The Lost 52 Project, which aims to find all of the U.S. Navy’s WWII submarines still on Eternal Patrol, this week announced they have discovered the final resting place of USS Grayback (SS-208) near Okinawa.
Grayback, a Tambor-class fleet boat, commissioned on 30 June 1941 and was on her 10th War Patrol in the Pacific when she went missing in February 1944. Earning two Navy Unit Commendations and eight battlestars, she chalked up 63,835 tons in Japanese shipping to include over a dozen marus and the destroyer Numakaze.
Grayback (Cdr. John Anderson Moore) was lost with 80 men.
So far, The Lost 52 Project has accounted for five missing boats since 2010, including USS Grunion (SS-216) off Kiska, USS S-28 (SS-133) off Hawaii, USS S-26 (SS-131) off Panama, and USS R-12 (SS-89) off Key West.
In November 1919, President Wilson proclaimed November 11 as the first commemoration of Armistice Day with the following words
To us in America, the reflections of Armistice Day will be filled with solemn pride in the heroism of those who died in the country’s service and with gratitude for the victory, both because of the thing from which it has freed us and because of the opportunity it has given America to show her sympathy with peace and justice in the councils of the nations…
I like plumbing the depths of Amazon Prime’s streaming videos as they have lots of great old war/military movies free to watch online (e.g. King and Country, Star of Africa, The Court-Martial of Billy Mitchell, A Bridge Too Far, The Bridge at Remagen, Catch 22, Pork Chop Hill, Fortress of War, et. al) and if nothing else, I will just have them playing in the background while I am working or doing other things.

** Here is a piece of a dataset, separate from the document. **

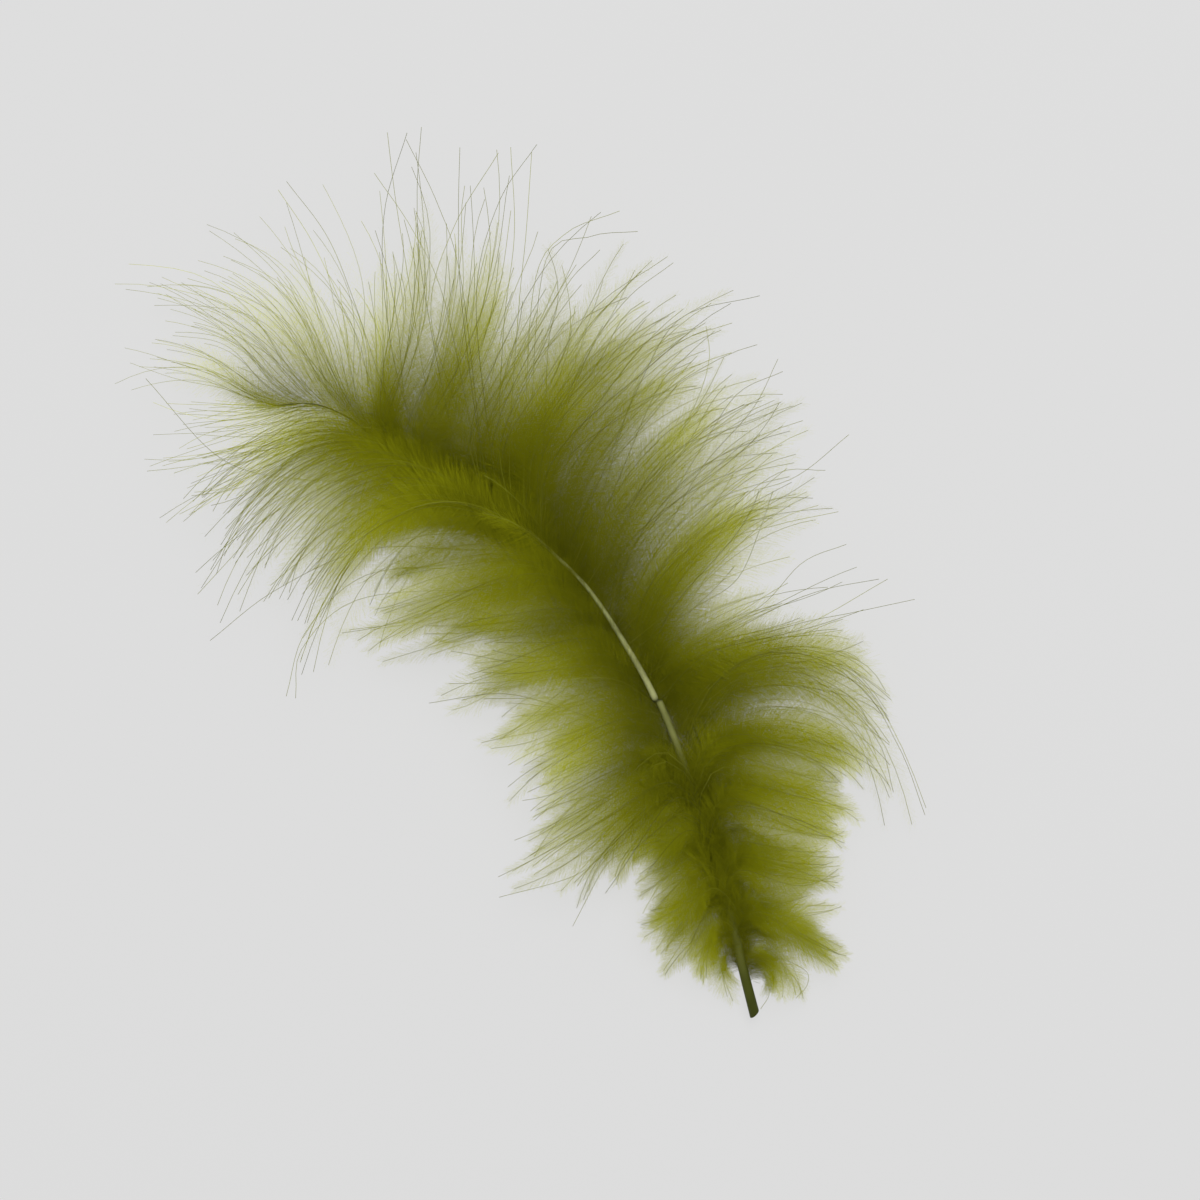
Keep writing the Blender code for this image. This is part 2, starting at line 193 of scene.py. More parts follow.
# Single hairs that stray from the locks: the station of the root, then plan points on the way.
STRAY_HAIRS = {
    "right": [
        (70.0, (-21.7, 74.9), (-16.1, 88.2), (-10.5, 97.0), (0.3, 100.0)),
        (74.0, (-29.0, 76.3), (-23.8, 91.0), (-18.2, 99.4), (-11.6, 104.6)),
        (74.0, (-29.4, 76.3), (-24.5, 90.3), (-20.0, 97.6), (-16.9, 103.6)),
        (68.0, (-21.7, 72.1), (-16.1, 88.9), (-10.5, 93.8), (-3.5, 96.3)),
        (67.0, (-20.3, 72.1), (-14.0, 86.8), (-9.8, 91.7), (-5.9, 95.2)),
        (65.0, (-16.1, 72.1), (-9.1, 84.0), (-6.7, 91.0), (-7.1, 95.9)),
        (60.0, (-13.3, 66.5), (-7.7, 76.3), (-0.7, 84.4), (2.8, 91.3)),
        (62.0, (-14.7, 67.9), (-7.7, 79.1), (-2.8, 86.5), (3.5, 89.6)),
        (58.0, (-12.6, 63.7), (-5.6, 71.4), (4.9, 74.9), (12.6, 80.9)),
        (57.0, (-11.6, 60.9), (-4.9, 69.3), (2.8, 75.6), (9.4, 76.0)),
        (55.0, (-10.5, 58.1), (-4.9, 65.8), (2.8, 68.5), (11.2, 70.3)),
        (54.0, (-9.1, 56.7), (-2.8, 60.9), (0.4, 67.9), (2.2, 73.2)),
        (50.0, (-7.7, 52.5), (0.7, 57.4), (6.3, 63.3), (12.3, 65.8)),
        (48.0, (-7.7, 51.1), (2.1, 56.7), (9.1, 59.5), (16.8, 61.0)),
        (46.0, (-7.0, 50.4), (4.9, 54.6), (13.3, 56.4), (21.7, 58.2)),
        (38.0, (0.7, 49.7), (13.3, 46.9), (19.6, 37.8), (23.2, 28.4)),
        (37.0, (0.0, 49.0), (10.5, 45.5), (16.8, 38.5), (18.9, 31.5)),
        (84.0, (-39.9, 83.3), (-43.4, 100.1), (-47.6, 109.2), (-52.8, 116.9)),
        (88.0, (-45.5, 86.1), (-48.7, 105.7), (-50.0, 114.1), (-51.0, 122.5)),
        (90.0, (-49.0, 86.1), (-51.5, 100.1), (-51.4, 112.0), (-48.3, 122.5)),
        (83.0, (-38.5, 81.9), (-41.0, 102.9), (-44.1, 112.7), (-48.4, 121.5)),
        (86.0, (-42.7, 83.3), (-46.3, 102.9), (-46.9, 114.1), (-46.3, 123.2)),
        (84.0, (-40.6, 81.9), (-45.1, 97.3), (-42.0, 109.2), (-35.7, 119.7)),
        (82.0, (-38.5, 80.5), (-40.9, 100.1), (-41.2, 111.3), (-41.0, 120.4)),
        (79.0, (-35.7, 79.1), (-35.0, 95.9), (-33.5, 108.5), (-34.0, 120.4)),
        (79.0, (-34.3, 79.1), (-32.9, 98.7), (-31.9, 108.5), (-31.1, 119.7)),
        (81.0, (-37.1, 80.5), (-38.8, 100.1), (-35.7, 112.7), (-30.4, 120.8)),
        (77.0, (-32.2, 79.1), (-30.8, 101.5), (-26.6, 108.5), (-19.0, 111.7)),
        (77.0, (-31.5, 79.1), (-29.4, 104.3), (-23.1, 108.2), (-16.5, 108.9)),
        (90.0, (-48.3, 83.3), (-49.7, 95.9), (-51.1, 103.6), (-52.8, 109.2)),
        (95.0, (-51.8, 87.5), (-56.0, 100.1), (-59.5, 108.5), (-65.0, 115.9)),
        (96.0, (-53.2, 87.5), (-57.4, 98.7), (-61.6, 107.8), (-66.2, 114.8)),
        (75.0, (-29.4, 81.9), (-28.7, 94.5), (-26.3, 101.5), (-21.7, 106.4)),
        (5.0, (-0.4, 6.9), (1.5, 5.6), (2.0, 2.9), (0.8, 0.8)),
        (7.0, (2.8, 8.0), (7.0, 6.3), (7.3, 4.3), (5.7, 2.4)),
    ],
    "left": [
        (92.0, (-53.9, 74.9), (-63.7, 74.9), (-74.3, 77.7), (-84.7, 88.8)),
        (64.0, (-39.9, 59.5), (-55.3, 58.1), (-62.9, 51.4), (-63.8, 44.5)),
        (66.0, (-39.9, 62.3), (-53.9, 61.6), (-62.3, 53.9), (-65.1, 44.8)),
        (40.0, (-21.7, 41.3), (-30.1, 44.1), (-36.3, 45.1), (-45.4, 43.8)),
        (24.0, (-13.3, 24.5), (-17.5, 23.1), (-20.9, 21.1), (-25.5, 12.7)),
        (26.0, (-14.7, 25.2), (-20.3, 23.1), (-25.6, 19.6), (-35.7, 16.8)),
        (30.0, (-16.1, 28.7), (-23.1, 27.3), (-28.0, 23.8), (-33.9, 20.4)),
        (44.0, (-23.1, 45.5), (-30.1, 52.5), (-38.5, 52.5), (-45.5, 50.4)),
        (72.0, (-39.9, 65.1), (-53.9, 65.1), (-66.5, 59.5), (-75.6, 52.5)),
    ],
}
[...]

However, they also have some unmitigated turds.
One of which is Wild Wind.
Made in the early 1980s, likely to try and riff off of Force 10 from Navarone as it has a very similar feel to it and was made at the same time, it is a Yugoslavian-filmed production that centers on Red Partisans and Nazi-allied Chetniks with a smattering of Allied and Axis toppings. It even has storied 1950s leading man and cowboy actor George Montgomery in what was his final film role.
However, the film is rubbish.
Weak story, bad performances, zero budget for SFX, and utterly filled with tropes. Don’t get me wrong, Tito’s Yugoslavia often rolled out the red carpet (no pun intended) for film crews looking to get that old-fashioned WWII feel– see the aforementioned Force 10 as well as Kelly’s Heroes— but the budget on Wild Wind must have been pocket change and no one bribed the right people.
For an example of just how bad this movie is, look at this screengrab from a “riveting” interrogation scene where the local SS guy is trying to get the secret U.S. OSS spy (chubby white guy with the Ancient Aliens hair) to confess by threatening the life of an innocent while a needlessly busty wench cackles in approval:
Note that said SS goon gets his
Luger, I mean Ruger 22, into play.
The scene looks like something more akin to a lurid cover from a 1960s pulp magazine than anything based on reality.
They do manage to cough up a couple scenes of horse-mounted partisans, with Yugo M48 Mausers, but it’s just not enough to save it.
In the end, don’t waste your time. Save yourself!
Commissioned 12 December 1940, the British U-class submarine HMS Urge (N 17) served in World War II throughout 1941, seeing extensive action in the Med. Over the course of 20 patrols, she proved a one-submarine wrecking crew to the Italian Navy, sinking the Giussano-class light cruiser Giovanni delle Bande Nere as well as extensively damaging the cruiser Bolzano and battleship Vittorio Veneto.
On 27 April 1942, the 16-month-old Urge left Malta en route to Alexandria but failed to arrive on schedule and was reported overdue on 7 May. Her crew, commanded by LCDR Edward Philip Tomkinson, DSO and Bar, RN, was never heard from again.
Her shield, which had been landed prior to shipping out, is currently on display at The Register Office in Bridgend, Wales. The town, which contributed around £300,000 to the war, had adopted HMS Urge as part of national “Warship Week” in 1941.
HM Submarine Urge was discovered in a search conducted by staff from the University of Malta just off Malta’s Grand Harbour, where she apparently was destroyed on the surface by a mine. In addition to her 32 crewmembers, she had been carrying 11 other naval personnel and a journalist.
In March 2014, I had to good fortune to take advantage of a leg of the Collings Foundation’s Wings of Freedom Tour and visited a three-aircraft flight that included a Consolidated B-24J Liberator (SN 44-44052, “Witchcraft”) a TP-51C Mustang fighter (42-103293, “Betty Jane”) and a late block 85 Boeing B-17G Flying Fortress (44-83575, painted as 42-31909, “Nine O Nine”).
It was a beautiful day and they were beautiful, and increasingly machines.
Sadly, yesterday at Connecticut’s Bradley International Airport, Nine O Nine was destroyed in the crash, and seven of the thirteen people on board were killed.